2. with regards to dog aggression. as soon as i got libby from the shelter i began to socialize her little by little. she was orginally so aggresssive she would even attack herself in a mirror over and over. just so you know, she is at the point where she pulls and strains at her leash to go see new dogs when we are walking but is friendly when she meets them ... if they are big. she is completely fine with big dogs and some small dogs but it seems to be completely unpredicatable as to what sets her off with certain little dogs. and just when i think she's over it and we go to the leash-free without any problems time and time again, she regresses and i have to remove her. i will do the things you have recommended but i was wondering what this is all about? why some small dogs and not others?

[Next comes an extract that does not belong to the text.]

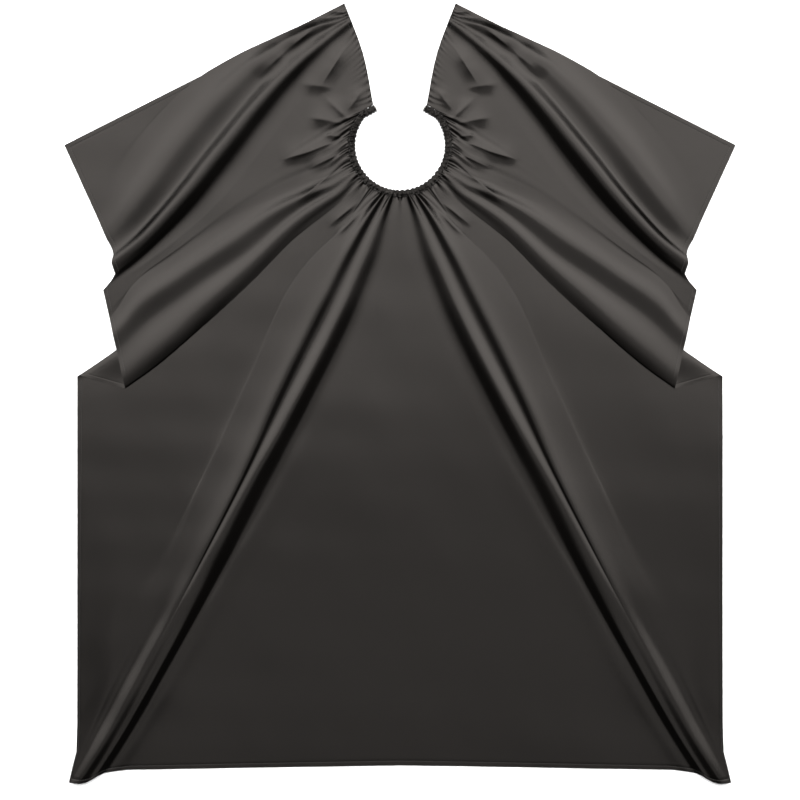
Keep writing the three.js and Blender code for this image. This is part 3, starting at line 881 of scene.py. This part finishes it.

3. with regards to the muzzle. i have looked into this before and a trainer recommended against it for libby - rationalizing that muzzled dogs should not be around unmuzzled dogs as it makes them feel more vulnerable and reinforce not extinguish the aggressive behaviours. so ewithe way libby would have to stay away form other dogs. and it only controls the negative behaviours while the muzzle is on. and it gives the message to other people that she is viscious when that is not really the case. this is what that trainer said. obviously you do not agree with this ...? do you have any thoughts on that philosophy? but eitherway i am very very seriously considered getting the muzzle. however, i do not know which kind is best - wire or plastic? also, before i commit to muzzle training i would like to know if this muzzle is going to be temporary while i am training and socializing to improve her behaviour or is this going to be a permanent measure? if it is temporary, how will i know she is ready to be without it? will i ever be able to 100% trust her with other dogs or will she have to wear it forever?

sorry to go on and on. it is such a relief to have found some support on this issue, that i am totally spilling my guts here. i have been carrying around this worry for a long time!!!!